Homélie du frère Philippe Verdin – Dimanche 3 octobre
Jésus est sommé de répondre à des interrogateurs malveillants.
Des roublards veulent le coincer. La question qu’ils lui posent ne concerne même pas une histoire d’adultère, de plombier surpris dans le lit conjugale, Ciel, mon mari ! Dans cette question cynique, les femmes sont traitées avec un mépris qu’on n’aurait pas pour de la marchandise : « Peut-on renvoyer notre femme selon notre bon vouloir ? » Genre garantie Darty, si la machine à laver ne frotte pas bien mes caleçons, ou si la couleur ne me plait plus, ou si elle fait trop de bruit, je la renvoie, sans avoir à justifier ma décision, « pour n’importe quel motif. » Ce n’est pas le vaudeville, c’est la femme-déchet.
Jésus ne répond pas à la question des machos qui se croient malins. Jésus parle de Dieu, de l’homme libre et de la femme libre ; Jésus parle de l’amour. Soudain on respire : quelle largeur, quelle hauteur ! Ça fait du bien. Jésus en deux phrases récapitule le dessein de Dieu : il remonte jusqu’à Adam et Eve… et parle aussi de chaque couple : « tous deux deviendront une seule chair. »

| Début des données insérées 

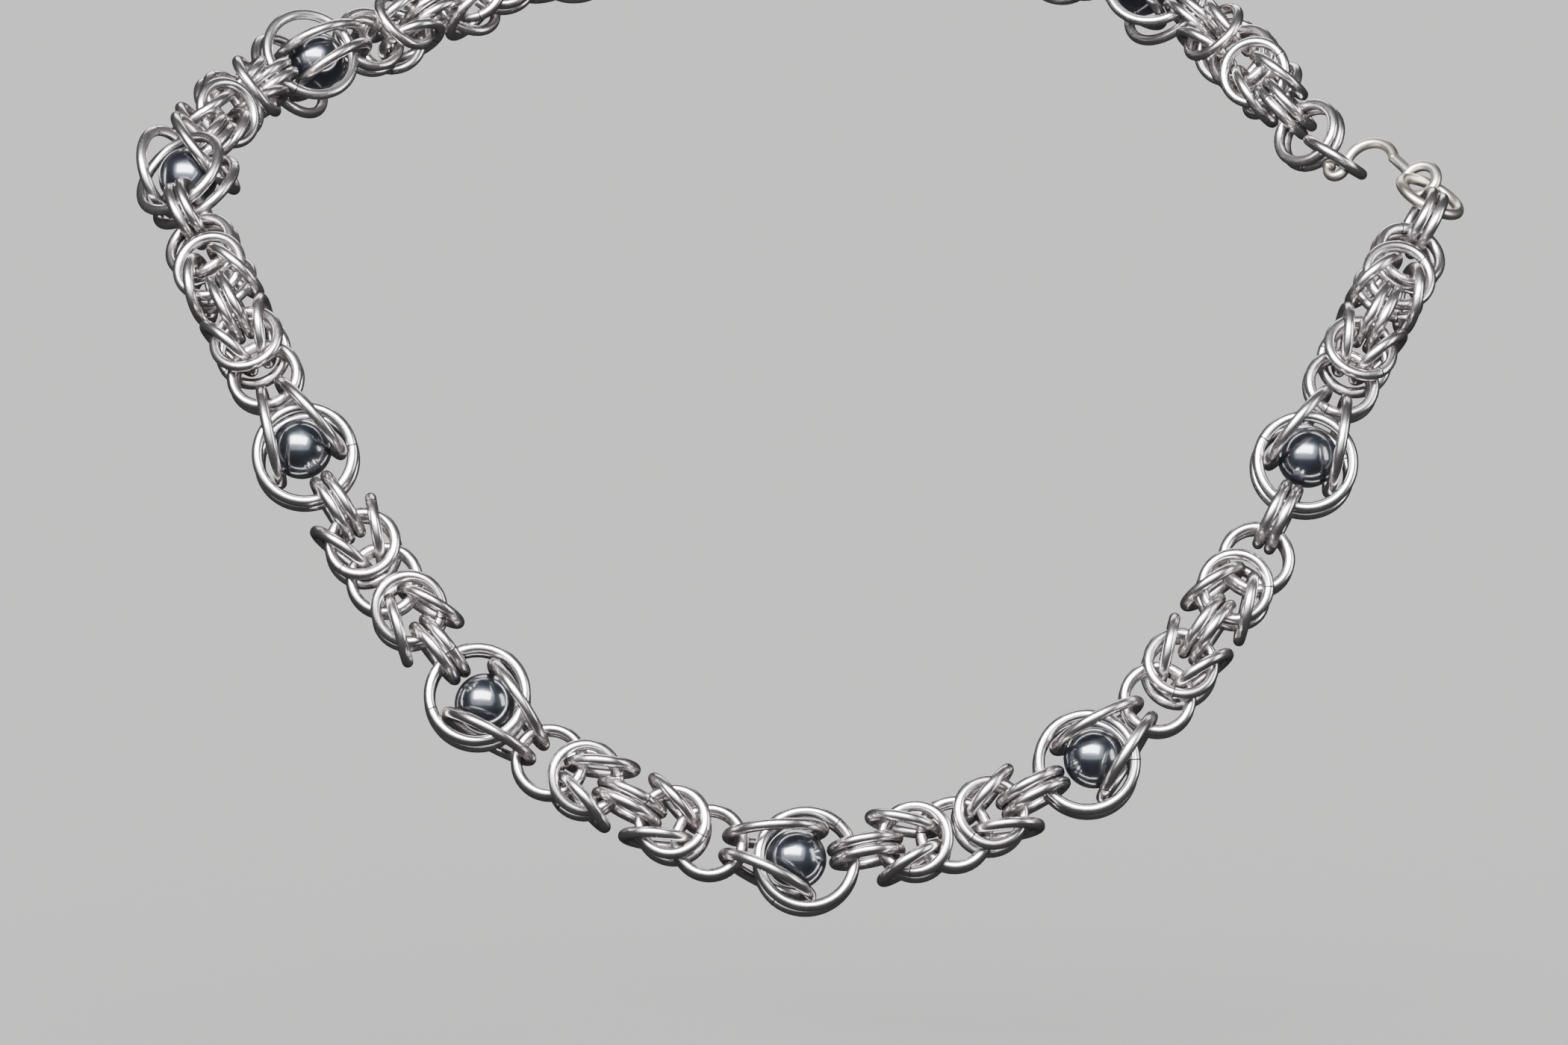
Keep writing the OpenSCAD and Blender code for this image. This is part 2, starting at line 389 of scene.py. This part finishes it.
# %% [markdown]
# ## The seam's finish
#
# A seam is the steel of its ring with a dark line in the middle of its map. The line is painted shade:
# it stands for a narrow cleft that mirrors nothing, so it is nearly black, rough and less of a metal.
# It is full up to one distance from the middle of the map and gone at the next.

# %% Add the line of painted shade to a recipe for steel
# The line's near black is painted shade, standing for a narrow cleft.
CLEFT_SHADE = (0.012, 0.011, 0.010, 1)
LINE_FULL, LINE_GONE = 0.21, 0.26


def with_line(steel_recipe):
    def recipe(place):
        sockets = steel_recipe(place)
        along_wire = place.node("ShaderNodeUVMap", {"uv_map": "along_wire"}, {})
        along = place.node("ShaderNodeSeparateXYZ", {}, {0: along_wire})
        # The dark line blended in here is painted shade of a cleft.
        line = 1 - step(abs(along - 0.5), LINE_FULL, LINE_GONE)
        sockets["Base Color"] = blend(line, sockets["Base Color"], CLEFT_SHADE)
        sockets["Roughness"] = sockets["Roughness"] + 0.4 * line
        sockets["Metallic"] = 1 - 0.6 * line
        return sockets
    return recipe


ring_seam = finish("ring seam", with_line(ring_recipe))
clasp_seam = finish("clasp seam", with_line(warm_reflection_clasp_recipe))

# %% [markdown]
# ## Hematite beads
#
# The beads are polished hematite, an iron stone: near black with a blue cast, and bright only where a
# light is mirrored. It looks half metal and half glass, so the shader is mostly metallic with a clear
# coat over it. The stone mirrors far more light than glass does, and a coat with a high index does the
# same. Slow clouds and a fine haze keep it from looking like plastic.

# %% The stone
STONE_DARK, STONE_LIGHT = (0.024, 0.030, 0.042, 1), (0.040, 0.048, 0.066, 1)


def hematite(place):
    clouds = noise(place, 420, 3)
    haze = noise(place, 2400, 3, 0.6)
    relief = {"Strength": 0.12, "Distance": RIPPLE_DEPTH, "Height": clouds + 0.2 * haze}
    return {
        "Base Color": blend(step(clouds, 0.3, 0.75), STONE_DARK, STONE_LIGHT),
        "Roughness": 0.24 + 0.08 * haze + 0.05 * clouds,
        "Metallic": 0.7,
        "Coat Weight": 1.0,
        "Coat IOR": 1.9,
        "Coat Roughness": 0.15,
        "Normal": place.node("ShaderNodeBump", {}, relief),
    }


stone = finish("hematite", hematite)


# %% Give each solid and piece its finish
def dress(item, material):
    item.data.materials.clear()
    item.data.materials.append(material)


for name, item in nodes.items():
    metal = clasp_steel if name.startswith("clasp") else ring_steel
    dress(item, stone if name in bead_nodes else metal)
for name, item in seam_pieces.items():
    dress(item, clasp_seam if name == "clasp_ring" else ring_seam)
print("finishes on the solids:", sorted({item.data.materials[0].name for item in nodes.values()}))

# %% [markdown]
# ## The floor
#
# The necklace is held up as if it were worn, so the floor lies some way below it, wide enough to fill
# the picture. Steel mirrors all that is round it, and a pale floor in every ring would wash it out, so
# the floor is kept out of reflections. It has a fine grain like matt paper.

# %% A plain pale floor
FLOOR_WIDTH = 24
FLOOR_BELOW = 30 * MM


def matt_paper(place):
    grain = noise(place, 900, 2)
    return {
        "Base Color": blend(grain, (0.655, 0.650, 0.640, 1), (0.665, 0.660, 0.650, 1)),
        "Roughness": 0.9,
        "Specular IOR Level": 0.0,
    }


low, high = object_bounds()
centre = (low + high) / 2
bpy.ops.object.select_all(action="DESELECT")
bpy.ops.mesh.primitive_plane_add(size=FLOOR_WIDTH, location=(0, 0, low.z - FLOOR_BELOW))
floor = bpy.context.active_object
floor.name = "floor"
floor.visible_glossy = False
dress(floor, finish("matt paper", matt_paper))
floor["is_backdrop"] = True
print("floor at mm:", round(floor.location.z / MM, 1))

# %% [markdown]
# ## Soft light
#
# Metal shows its lights and not its colour. A large panel in front and above draws the long highlight
# along each wire, a wider and weaker one lifts the rest, and small ones at the right and behind mark
# the edges. The panels are seen only in reflections. The floor gets its even light from a very soft
# sun, which in turn is kept out of the reflections, so that each can be set without the other.

# %% A panel that shines at the middle of the necklace
def soft_panel(name, place, width, height, power):
    aim = (centre - Vector(place)).to_track_quat("-Z", "Y").to_euler()
    bpy.ops.object.light_add(type="AREA", location=place, rotation=aim)
    light = bpy.context.active_object
    light.name = name
    light.data.shape = "RECTANGLE"
    light.data.size = width
    light.data.size_y = height
    light.data.energy = power
    light.visible_diffuse = False
    return light


panels = [
    soft_panel("key panel", (-0.20, -0.86, 0.58), 1.20, 0.55, 95),
    soft_panel("wide panel", (-0.25, -1.30, 0.70), 2.80, 1.80, 26),
    soft_panel("right panel", (0.85, -0.35, 0.15), 0.25, 0.60, 5),
    soft_panel("back panel", (0.0, 0.60, 0.55), 0.60, 0.25, 4),
]
panels[1].data.color = (0.96, 0.98, 1.0)
print("panels:", [panel.name for panel in panels])

# %% The even light on the floor, and a faint light from all round
bpy.ops.object.light_add(type="SUN", rotation=(math.radians(35), math.radians(-12), 0))
sun = bpy.context.active_object
sun.name = "even light"
sun.data.energy = 5.0
sun.data.angle = math.radians(80)
sun.visible_glossy = False

WORLD_COLOUR, WORLD_LIGHT = (0.9, 0.92, 0.95, 1), 0.08
world = bpy.data.worlds.new("studio")
bpy.context.scene.world = world
world.use_nodes = True
background = world.node_tree.nodes["Background"]
fill_sockets(world.node_tree, background, {"Color": WORLD_COLOUR, "Strength": WORLD_LIGHT})
print("sun of", sun.data.energy, "and world of", WORLD_LIGHT)

# %% [markdown]
# ## The camera
#
# The picture is taken from well back with a long lens, so near and far rings keep nearly the same size,
# and from five degrees above the level of the front. The lowest bead hangs a little right of the middle
# of the picture and well below it, so the camera looks at a point above the middle of its cage.

# %% A long lens, well back
ELEVATION = math.radians(5)
DISTANCE = 1.10
MM_A_PIXEL = 0.0969
PICTURE_WIDTH = 2100
RIGHT_OF_AIM, BELOW_AIM = 30, 453.5

first, second = (rings["cage_8"][i][0] for i in face_on_pair("cage_8"))
front = (first + second) / 2
forward = Vector((0, math.cos(ELEVATION), -math.sin(ELEVATION)))
up = Vector((0, math.sin(ELEVATION), math.cos(ELEVATION)))
pixel = MM_A_PIXEL * MM
aim = front - Vector((RIGHT_OF_AIM * pixel, 0, 0)) + up * (BELOW_AIM * pixel)
bpy.ops.object.camera_add(location=aim - forward * DISTANCE, rotation=(math.pi / 2 - ELEVATION, 0, 0))
camera = bpy.context.active_object
camera.name = "camera"
camera.data.sensor_width = 36
camera.data.lens = camera.data.sensor_width * DISTANCE / (PICTURE_WIDTH * pixel)
camera.data.clip_start = 0.05
camera.data.clip_end = 40
bpy.context.scene.camera = camera
print("lens in mm:", round(camera.data.lens, 1))

# %% [markdown]
# ## The size
#
# Nothing that is added may make the necklace larger than its solids, so how far each corner of the
# box moved is printed.

# %% How far each corner of the box moved
full_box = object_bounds()
for corner, before, after in zip(("lowest", "highest"), cad_box, full_box):
    print(corner, "corner moved by mm:", [round((b - a) / MM, 3) for a, b in zip(before, after)])
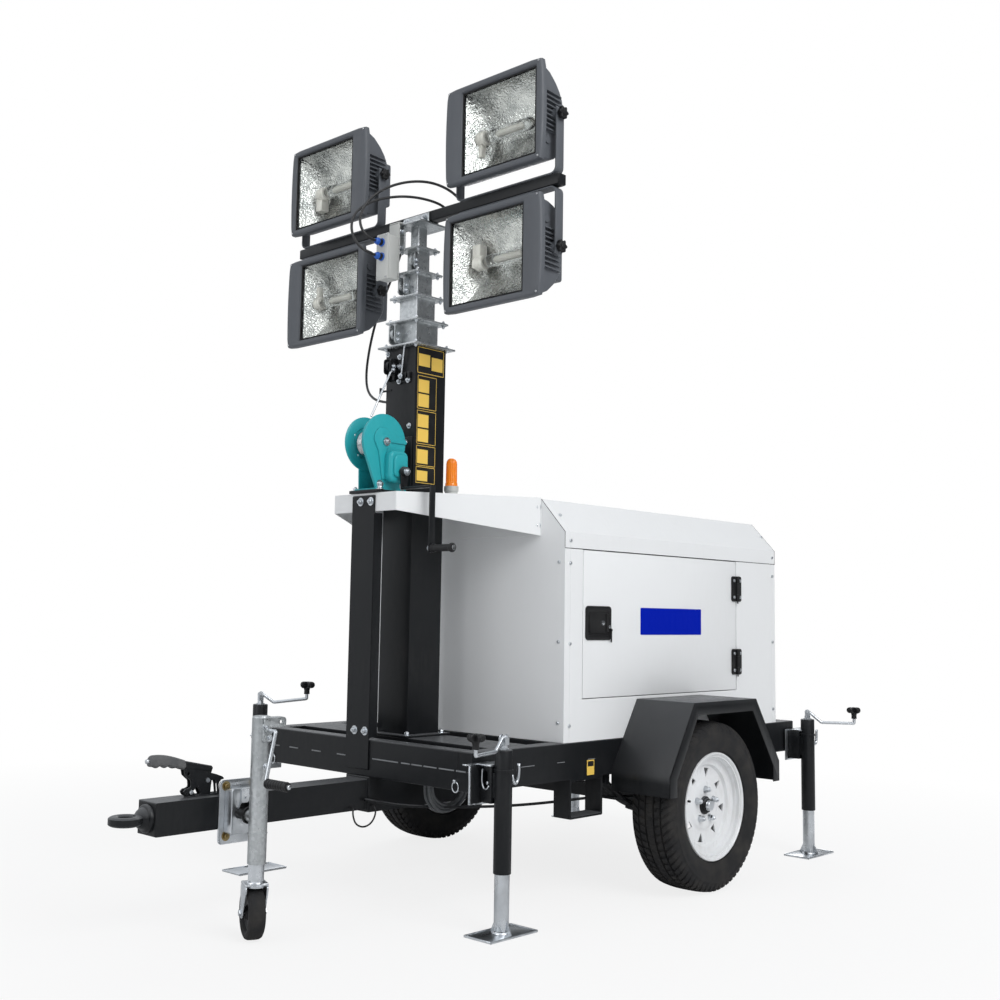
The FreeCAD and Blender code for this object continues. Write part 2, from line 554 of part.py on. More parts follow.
def lamp_head():
    """Lamp bar with four stirrups, a junction box with glands, and four floodlights."""
    z0 = "(mast_top + section_step * 5 + collar)"
    middle = "(%s + bar_size / 2)" % z0
    bar = box(("mast_x - bar_size / 2", "mast_x + bar_size / 2"), ("-bar_half", "bar_half"),
              (z0, z0 + " + bar_size"))
    pieces = [bar]
    for up in (1, -1):
        for side in (1, -1):
            def level(low, high):
                return ("%s + %s" % (middle, low), "%s + %s" % (middle, high)) if up > 0 else \
                    ("%s - (%s)" % (middle, high), "%s - (%s)" % (middle, low))
            x = ("mast_x - arm_wide / 2", "mast_x + arm_wide / 2")
            inner = "lamp_y - (bezel_half + arm_clear)"
            outer = "lamp_y + (bezel_half + arm_clear)"
            pieces.append(box(x, mirror(side, inner, outer), level("bar_size / 2", "bar_size / 2 + arm_bar")))
            for span in ((inner, inner + " + arm_bar"), (outer + " - arm_bar", outer)):
                pieces.append(box(x, mirror(side, *span), level("bar_size / 2", "lamp_rise + 25")))
            for span in ((inner + " - 22", inner), (outer, outer + " + 22")):
                spot = middle + (" + lamp_rise" if up > 0 else " - lamp_rise")
                pieces.append(rod("y", "knob_radius", mirror(side, *span), "mast_x", spot))
    node("lamp_bar", fuse(*pieces))

    case = box(("mast_x + 82", "mast_x + 132"), ("-82", "-20"), (middle + " - 245", middle + " - 74"))
    tab = box(("mast_x + bar_size / 2", "mast_x + 82"), ("-82", "-20"), (z0, z0 + " + 6"))
    drop = box(("mast_x + 76", "mast_x + 82"), ("-82", "-20"), (middle + " - 245", z0 + " + 6"))
    glands = []
    for level in (" - 105", " - 160"):
        for radius, reach in (("14", ("132", "142")), ("11", ("142", "152")), ("13", ("152", "167"))):
            span = tuple("mast_x + " + r for r in reach)
            glands.append(rod("x", radius, span, "-51", middle + level))
    node("junction_box", fuse(case, tab, drop, *glands))

    # Each lamp's number, side of the mast, and whether it stands on the bar or hangs under it.
    for tag, side, up in (("1", 1, 1), ("2", -1, 1), ("3", 1, -1), ("4", -1, -1)):
        spot = ("mast_x", "%d * lamp_y" % side, "%s + %d * lamp_rise" % (middle, up))
        lamp(tag, side, up, spot)


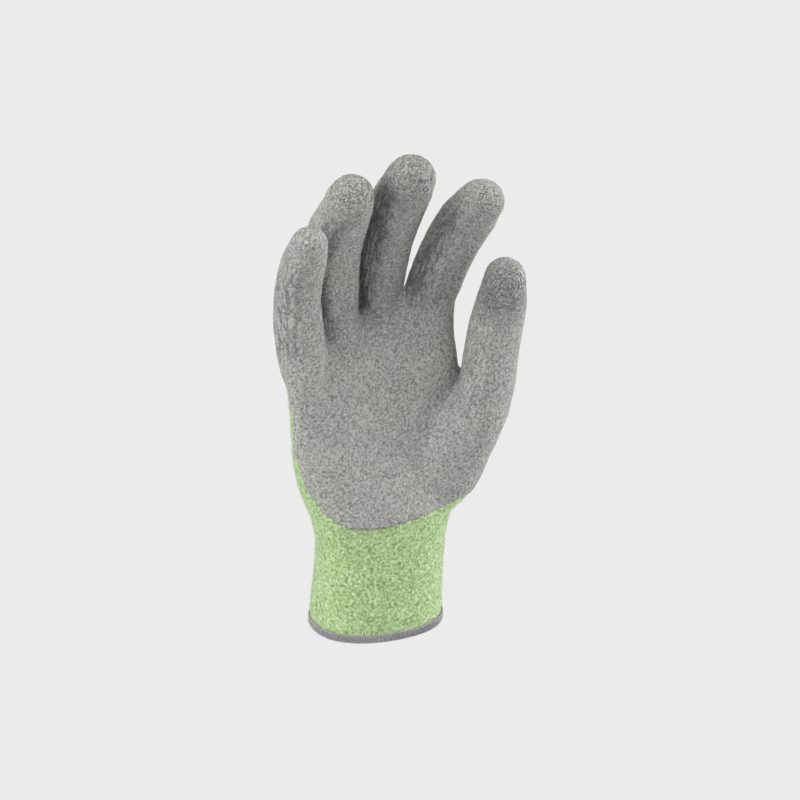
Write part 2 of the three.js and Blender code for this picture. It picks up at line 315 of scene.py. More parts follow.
def islands(tris, count):
    parent = np.arange(count)

    def root(i):
        while parent[i] != i:
            parent[i] = parent[parent[i]]
            i = parent[i]
        return i

    for a, b, c in tris:
        ra = root(a)
        parent[root(b)] = ra
        parent[root(c)] = ra
    return np.array([root(i) for i in range(count)])


def outer_hand():
    """The outside of the knit as one closed mesh, with a lid at the hem."""
    points, tris = node_arrays("knit_liner")
    low = points[:, 2].min()
    flat = (points[tris][:, :, 2] < low + FLAT).all(1)
    sides = tris[~flat]
    group = islands(sides, len(points))
    groups = group[sides[:, 0]]
    best = max(set(groups), key=lambda g: np.ptp(points[sides[groups == g].ravel()][:, 0]))
    outside = sides[groups == best]
    rim = {}
    for a, b, c in outside:
        for i, j in ((a, b), (b, c), (c, a)):
            rim[(i, j)] = rim.get((i, j), 0) + 1
    lid = [(j, i) for (i, j) in rim if (j, i) not in rim]
    lowest = sorted({i for i, _ in lid})
    below = {i: len(points) + k for k, i in enumerate(lowest)}
    skirt = points[lowest] - np.array([0, 0, SKIRT])
    middle = len(points) + len(lowest)
    points = np.vstack([points, skirt, [skirt.mean(0)]])
    faces = [tuple(f) for f in outside]
    for i, j in lid:
        faces += [(i, j, below[j]), (i, below[j], below[i]), (below[i], below[j], middle)]
    return mesh_from("hand_source", points, faces)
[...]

« Tous deux deviendront une seule chair ». Le mariage n’est donc pas un pacte, un contrat. On n’est pas chez Darty. Chez Darty, l’engagement est provisoire. Il se limite au choix d’une machine à laver ou d’un toaster. Bref, il ne concerne pas les aspects importants de la vie, il n’est pas un engagement pour l’éternité. Il ne réclame pas le don de soi.
« Tous deux deviendront une seule chair ». Devenir un ce n’est pas non plus la fusion totale. Le chemin ouvert par le mariage n’est pas celui de la mixtion indescriptible, le magma informe ou chacun se dilue dans la personnalité de l’autre. Il s’agit d’union, pas de fusion, pas de confusion. Il s’agit d’union, c’est-à-dire de communion. Après son mariage, Thérèse ne va pas soudain mettre des nœuds papillon. Antoine ne va pas porter de décolletés.
La communion, ce n’est pas l’imitation servile de l’autre, la dissolution de ma personnalité dans celle de l’autre. Certes, il y a bien métamorphose, mais ce changement profond révèle à chaque conjoint qui il est, il réveille le meilleur.
L’amour vient de Dieu. L’amour peut tout, l’amour nous transforme et nous rend meilleur, l’amour dilate notre vie et toutes nos potentialités.
Bien sûr, il y a des mariages difficiles, des zones de turbulences, des unions ratées, des couples où s’installent la lassitude, l’agacement, l’incompréhension, la mesquinerie, la haine. Oui, oui, on est au courant. Quand je prépare des amoureux au mariage, je leur demande : « Y a-t-il un couple autour de vous qui pourrait vous servir de modèle ? » souvent, ils citent les grands-parents. Ils ont traversé les tempêtes, au bout de cinquante ans de mariage ils sont toujours là, l’amour fou s’est transformé en tendresse vigilante, ils sont complices, pudiques, rayonnants.
Le mariage est un avant-goût, un résumé de notre destin. Nous aussi, un jour, nous ne ferons plus qu’un, tous ensemble, en Dieu. Ce sera la communion parfaite. Nous serons irradiés par le soleil et l’amour de Dieu.